Object modeling scripts =>
● ● ●
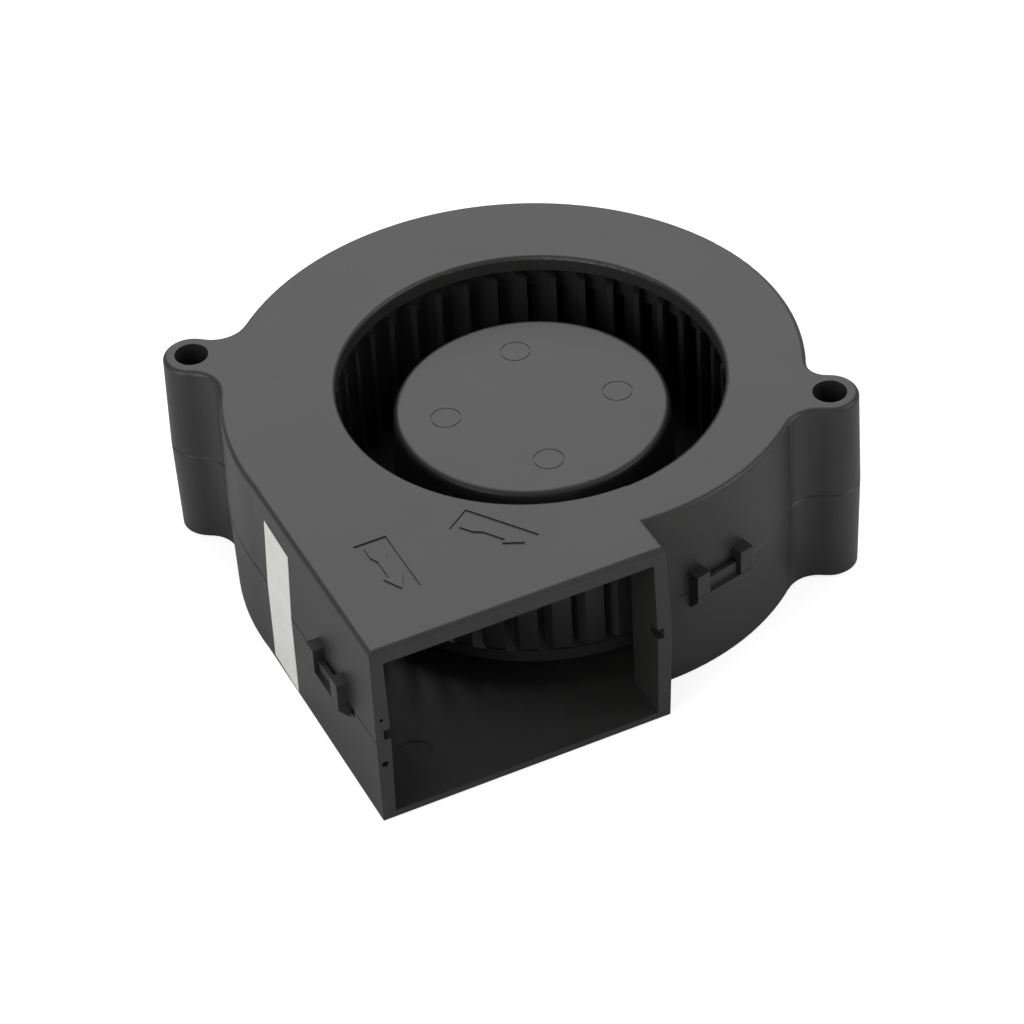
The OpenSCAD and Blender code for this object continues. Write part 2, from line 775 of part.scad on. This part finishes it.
// Bobbin plate on one end of the stack, drawn for the upper end.
module insulator() {
    neck_w = tooth_w + 1.2;
    rim_r = stator_r - shoe_t;
    linear_extrude(height = plate_t) difference() {
        union() {
            circle(r = core_hub_r);
            on_teeth() translate([0, -neck_w / 2]) square([rim_r - 0.4, neck_w]);
        }
        circle(r = tube_r + seat_gap);
    }
    linear_extrude(height = plate_t + coil_rise) difference() {
        union() {
            circle(r = core_hub_r + 0.9);
            intersection() {
                difference() {
                    circle(r = rim_r);
                    circle(r = rim_r - 0.8);
                }
                on_teeth() translate([0, -core_hub_r * 0.6]) square([stator_r, core_hub_r * 1.2]);
            }
        }
        circle(r = core_hub_r);
    }
}

module upper_insulator() {
    color("ivory") translate([0, 0, stack_z + stack_h + seat_gap]) insulator();
}

// The lower bobbin plate also has four posts that carry the terminal pins down to the board.
module lower_insulator() {
    base = stack_z - seat_gap;
    color("ivory") {
        difference() {
            union() {
                translate([0, 0, base]) mirror([0, 0, 1]) insulator();
                rotate([0, 0, 45]) on_teeth() translate([core_hub_r - 0.6, -1.1, board_top_z])
                    cube([2, 2.2, base - plate_t - board_top_z + 0.4]);
            }
            pin_shafts(seat_gap);
        }
    }
}

// Four coils, each a rounded frame around its tooth.
module stator_windings() {
    from_r = core_hub_r + 0.9 + 0.15;
    in_w = tooth_w + 2 * 0.65;
    in_h = stack_h + 2 * (plate_t + 2 * seat_gap);
    build = (stator_r - core_hub_r) * 0.236;
    corner = 0.8 * build;
    to_r = sqrt(pow(stator_r - shoe_t - 0.8, 2) - pow(in_w / 2 + build, 2)) - 0.15;
    color(copper) translate([0, 0, stack_z + stack_h / 2]) on_teeth()
        translate([from_r, 0, 0]) rotate([90, 0, 90]) linear_extrude(height = to_r - from_r) difference() {
            rounded_plan(in_w + 2 * build, in_h + 2 * build, corner);
            square([in_w, in_h], center = true);
        }
}

// Rectangle with round corners, centred.
module rounded_plan(w, h, r) {
    square([w - 2 * r, h], center = true);
    square([w, h - 2 * r], center = true);
    for (x = [-1, 1], y = [-1, 1])
        translate([x * (w / 2 - r), y * (h / 2 - r)]) circle(r = r);
}

pin_side = 0.6;

// Shafts of the terminal pins, with clearance g.
module pin_shafts(g) {
    side = pin_side + 2 * g;
    rotate([0, 0, 45]) on_teeth()
        translate([core_hub_r + 0.4 - side / 2, -side / 2, board_z - 0.8])
            cube([side, side, stack_z - plate_t - board_z + 0.3]);
}

module terminal_pins() {
    color(brass) pin_shafts(0);
}

module circuit_board() {
    color("seagreen") difference() {
        translate([0, 0, board_z]) cylinder(h = board_t - seat_gap, r = board_r);
        translate([0, 0, board_z - margin]) cylinder(h = 3 * margin, r = tube_r + 0.3);
        pin_shafts(0.1);
    }
}

// Surface-mounted block under the board.
module under_board(angle, r, size) {
    rotate([0, 0, angle]) translate([r - size[0] / 2, -size[1] / 2, board_z - seat_gap - size[2]])
        cube(size);
}

module driver_chip() {
    color(dark_plastic) under_board(200, part_r - 0.5, [5, 4, 1.5]);
    color(steel) for (side = [-1, 1], i = [-1.5 : 1 : 1.5])
        rotate([0, 0, 200])
            translate([part_r - 0.5 + i * 1.27 - 0.2, side * 2.6 - 0.6, board_z - seat_gap - 0.6])
                cube([0.4, 1.2, 0.6]);
}

// Sensor that reads the magnet, standing on the board between two pole faces.
module hall_sensor() {
    color(dark_plastic) rotate([0, 0, 225]) translate([board_r - 2, -2, board_top_z]) cube([1.4, 4, 2.6]);
}

module board_parts() {
    color("tan") under_board(300, part_r, [1.6, 3.2, 1.2]);
    color("tan") under_board(330, part_r, [1.6, 3.2, 1.2]);
    color(dark_plastic) under_board(120, part_r, [2.6, 4.4, 1.9]);
    color(dark_plastic) under_board(270, part_r, [1.2, 2, 0.5]);
    color(dark_plastic) under_board(150, part_r, [1.2, 2, 0.5]);
}

// ---------------------------------------------------------------- nodes

module lower_bearing_outer_ring() { outer_ring(lower_bearing_z); }
module upper_bearing_outer_ring() { outer_ring(upper_bearing_z); }
module lower_bearing_inner_ring() { inner_ring(lower_bearing_z); }
module upper_bearing_inner_ring() { inner_ring(upper_bearing_z); }
module lower_bearing_balls() { balls(lower_bearing_z); }
module upper_bearing_balls() { balls(upper_bearing_z); }
module lower_ball_cage() { ball_cage(lower_bearing_z); }
module upper_ball_cage() { ball_cage(upper_bearing_z); }

upper_housing();
lower_housing();
seal_label();
bearing_cap();
bearing_tube();
lower_bearing_outer_ring();
upper_bearing_outer_ring();
bearing_shields();
stator_core();
lower_insulator();
upper_insulator();
stator_windings();
terminal_pins();
circuit_board();
driver_chip();
hall_sensor();
board_parts();
blade_wheel();
rotor_yoke();
ring_magnet();
shaft_bush();
rotor_shaft();
preload_spring();
lower_bearing_inner_ring();
upper_bearing_inner_ring();
thrust_washer();
retaining_clip();
lower_ball_cage();
upper_ball_cage();
lower_bearing_balls();
upper_bearing_balls();
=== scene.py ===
"""A centrifugal DC blower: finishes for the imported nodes, the moulded marks, the light and the camera."""

import math

import bpy
import numpy as np
from mathutils import Matrix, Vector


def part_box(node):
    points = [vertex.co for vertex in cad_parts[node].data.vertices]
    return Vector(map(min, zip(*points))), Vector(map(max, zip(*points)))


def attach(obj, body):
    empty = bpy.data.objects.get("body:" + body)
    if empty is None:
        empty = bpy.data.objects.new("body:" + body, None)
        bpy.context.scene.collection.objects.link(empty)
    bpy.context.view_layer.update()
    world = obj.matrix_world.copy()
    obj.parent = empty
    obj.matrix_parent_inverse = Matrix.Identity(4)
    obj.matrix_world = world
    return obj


MM = 0.001

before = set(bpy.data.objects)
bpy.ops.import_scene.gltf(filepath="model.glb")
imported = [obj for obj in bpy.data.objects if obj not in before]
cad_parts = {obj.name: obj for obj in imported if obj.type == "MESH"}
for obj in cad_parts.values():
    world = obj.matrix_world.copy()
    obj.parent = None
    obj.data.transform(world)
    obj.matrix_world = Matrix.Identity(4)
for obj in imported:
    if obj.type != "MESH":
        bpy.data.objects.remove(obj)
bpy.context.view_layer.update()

# The housing's top face and its lowest point, from the imported parts.
top_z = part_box("upper_housing")[1][2]
floor_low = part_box("lower_housing")[0][2]


# ---------------------------------------------------------------- materials

def linear(hex_colour):
    """The linear colour of an sRGB hex value."""
    parts = [int(hex_colour[i:i + 2], 16) / 255 for i in (1, 3, 5)]
    return [c / 12.92 if c <= 0.04045 else ((c + 0.055) / 1.055) ** 2.4 for c in parts] + [1.0]


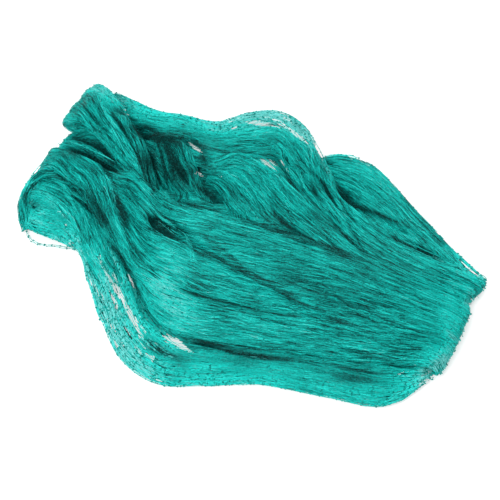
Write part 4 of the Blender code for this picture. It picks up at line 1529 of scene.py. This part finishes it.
def twine_tree(context):
    """Geometry Nodes that turn lines into twines and marked points into knots, made once."""
    if "twines" in STATE:
        return STATE["twines"]
    tree = bpy.data.node_groups.new("twines_and_knots", "GeometryNodeTree")
    tree.is_modifier = True
    face = tree.interface
    face.new_socket("Paths", in_out="INPUT", socket_type="NodeSocketGeometry")
    kinds = {float: "NodeSocketFloat", int: "NodeSocketInt", bool: "NodeSocketBool"}
    sizes = {}
    for name, value in twine_inputs(context.scene.netting_twines).items():
        socket = face.new_socket(name, in_out="INPUT", socket_type=kinds[type(value)])
        if isinstance(value, float):
            socket.subtype = "DISTANCE"
        socket.default_value = value
        sizes[name] = socket.identifier
    face.new_socket("Netting", in_out="OUTPUT", socket_type="NodeSocketGeometry")
    given = add_node(tree, "NodeGroupInput").outputs
    width = add_node(tree, "GeometryNodeInputNamedAttribute", data_type="FLOAT", Name="width")
    half = worked_out(tree, "MULTIPLY", given["Twine Thickness"], 0.5)
    whole = add_node(
        tree, "GeometryNodeCurvePrimitiveCircle", Resolution=given["Sides"], Radius=half
    )
    upper_half = add_node(
        tree,
        "GeometryNodeCurveArc",
        Radius=half,
        Resolution=3,
        **{"Start Angle": math.pi, "Sweep Angle": math.pi},
    )
    shape = add_node(
        tree,
        "GeometryNodeSwitch",
        input_type="GEOMETRY",
        Switch=given["Lies On Sheet"],
        **{"False": whole.outputs["Curve"], "True": upper_half.outputs["Curve"]},
    )
    lines = add_node(tree, "GeometryNodeMeshToCurve", Mesh=given["Paths"]).outputs["Curve"]
    upright = add_node(tree, "GeometryNodeSetCurveNormal", mode="Z_UP", Curve=lines)
    tubes = add_node(
        tree,
        "GeometryNodeCurveToMesh",
        Curve=upright.outputs["Curve"],
        Scale=width.outputs["Attribute"],
        **{"Profile Curve": shape.outputs["Output"]},
    )
    marked = add_node(tree, "GeometryNodeInputNamedAttribute", data_type="BOOLEAN", Name="knot")
    half_knot = worked_out(tree, "MULTIPLY", given["Knot Size"], 0.5)
    bead = add_node(tree, "GeometryNodeMeshUVSphere", Segments=4, Rings=2, Radius=half_knot)
    uneven = add_node(
        tree, "FunctionNodeRandomValue", data_type="FLOAT", Min=0.7, Max=1.25, Seed=given["Seed"]
    )
    scale = worked_out(tree, "MULTIPLY", uneven.outputs["Value"], width.outputs["Attribute"])
    beads = add_node(
        tree,
        "GeometryNodeInstanceOnPoints",
        Points=given["Paths"],
        Selection=marked.outputs["Attribute"],
        Instance=bead.outputs["Mesh"],
        Scale=scale,
    )
    real = add_node(tree, "GeometryNodeRealizeInstances", Geometry=beads.outputs["Instances"])
    sheets = context.scene.netting_sheets
    join = add_node(tree, "GeometryNodeJoinGeometry")
    for bare, material in (
        (tubes.outputs["Mesh"], twine_material(sheets)),
        (real.outputs["Geometry"], knot_material(sheets)),
    ):
        painted = add_node(tree, "GeometryNodeSetMaterial", Geometry=bare, Material=material)
        tree.links.new(painted.outputs["Geometry"], join.inputs["Geometry"])
    add_node(tree, "NodeGroupOutput", Netting=join.outputs["Geometry"])
    STATE["twines"] = tree, sizes
    return STATE["twines"]


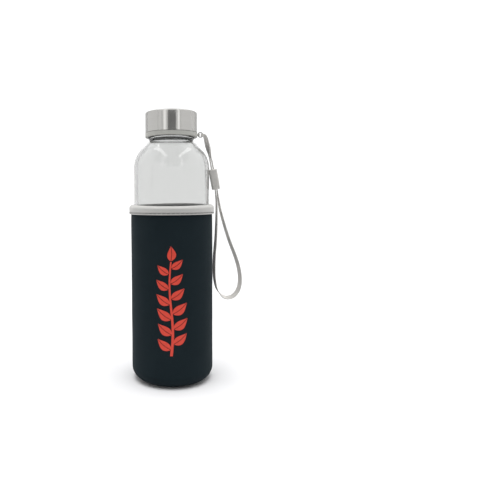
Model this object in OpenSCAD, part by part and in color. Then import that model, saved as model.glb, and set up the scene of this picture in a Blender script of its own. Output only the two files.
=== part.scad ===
// Glass water bottle with a screw cap, a wrist strap and a neoprene sleeve.
// Millimetres, +Z up. The origin is the centre of the sleeve's underside, on the surface it stands on.
// The wrist strap hangs from the cap on the +X side, and the sleeve's side seam is at +Y.

/* [Bottle] */
// Outside diameter of the glass body
glass_d = 62.2; // [58:0.2:62.4]
// Thickness of the glass wall
glass_wall = 2.2; // [1.6:0.1:3]
// Height where the straight glass body ends and the shoulder begins
shoulder_z = 174.5; // [160:0.5:174.5]
// Radius of the curve at the start of the shoulder
shoulder_arc = 22; // [16:1:24]
// Slope of the shoulder's cone above the horizontal, in degrees
shoulder_slope = 46; // [44:1:50]
// Outside diameter of the neck, at the root of its thread
neck_d = 35; // [34.6:0.1:35]
// Diameter of the mouth
mouth_d = 30.4; // [26:0.2:31]
// Height of the rim of the mouth
rim_z = 216.4; // [216.4:0.1:220]
// Rise of the pushed-up base at its centre
punt_rise = 3; // [1:0.5:4]

/* [Screw thread] */
// Rise of the thread in one turn
thread_pitch = 4.2; // [4:0.1:4.6]
// Turns of thread on the neck and in the cap
thread_turns = 1.5; // [1:0.25:1.5]
// Outside diameter of the thread on the neck
thread_d = 37.3; // [36.8:0.1:37.4]

/* [Cap] */
// Outside diameter of the cap
cap_d = 42.8; // [42.6:0.1:43.2]
// Height of the cap's lower edge
cap_z = 199.7; // [199.7:0.1:200.2]
// Height of the plain band of the liner below the steel
band_h = 3.7; // [3:0.1:4.2]
// Thickness of the steel
steel_t = 0.5; // [0.4:0.05:0.6]
// Radius of the steel's top edge
cap_edge = 1.3; // [0.8:0.1:2]

/* [Wrist strap] */
// Width of the woven ribbon
ribbon_w = 4; // [3.6:0.1:4.2]
// Thickness of the woven ribbon
ribbon_t = 0.8; // [0.6:0.05:0.9]
// Radius of the ring's wire circle
ring_r = 1.9; // [1.9:0.1:2.1]
// Thickness of the ring's wire
ring_wire = 0.9; // [0.7:0.05:0.9]
// Length of the slider
slider_l = 17; // [14:0.5:18]
// Width of the slider across the two plies of ribbon
slider_w = 6.7; // [5:0.1:6.7]
// Depth of the slider along the ribbon's width
slider_depth = 7; // [6.4:0.1:7.6]

/* [Sleeve] */
// Outside diameter of the neoprene sleeve
sleeve_d = 67.5; // [67.2:0.1:68.5]
// Thickness of the neoprene
sleeve_t = 2.4; // [2:0.1:2.4]
// Outside radius of the sleeve's lower edge
sleeve_corner = 10.5; // [10:0.1:12]
// Outside diameter of the binding round the sleeve's top
trim_d = 70.3; // [69.9:0.1:70.9]
// Height of the binding's lower edge
trim_z = 136.9; // [130:0.1:139]
// Height of the binding
trim_h = 7.7; // [7:0.1:9]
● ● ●
WRITTEN INSTRUCTION => Give back exactly the lines running from the line that contains "Model this object" through the line that contains "punt_rise = 3; // [1:0.5:4]", and nothing outside them.

ANSWER TO THE TASK =>
Model this object in OpenSCAD, part by part and in color. Then import that model, saved as model.glb, and set up the scene of this picture in a Blender script of its own. Output only the two files.
=== part.scad ===
// Glass water bottle with a screw cap, a wrist strap and a neoprene sleeve.
// Millimetres, +Z up. The origin is the centre of the sleeve's underside, on the surface it stands on.
// The wrist strap hangs from the cap on the +X side, and the sleeve's side seam is at +Y.

/* [Bottle] */
// Outside diameter of the glass body
glass_d = 62.2; // [58:0.2:62.4]
// Thickness of the glass wall
glass_wall = 2.2; // [1.6:0.1:3]
// Height where the straight glass body ends and the shoulder begins
shoulder_z = 174.5; // [160:0.5:174.5]
// Radius of the curve at the start of the shoulder
shoulder_arc = 22; // [16:1:24]
// Slope of the shoulder's cone above the horizontal, in degrees
shoulder_slope = 46; // [44:1:50]
// Outside diameter of the neck, at the root of its thread
neck_d = 35; // [34.6:0.1:35]
// Diameter of the mouth
mouth_d = 30.4; // [26:0.2:31]
// Height of the rim of the mouth
rim_z = 216.4; // [216.4:0.1:220]
// Rise of the pushed-up base at its centre
punt_rise = 3; // [1:0.5:4]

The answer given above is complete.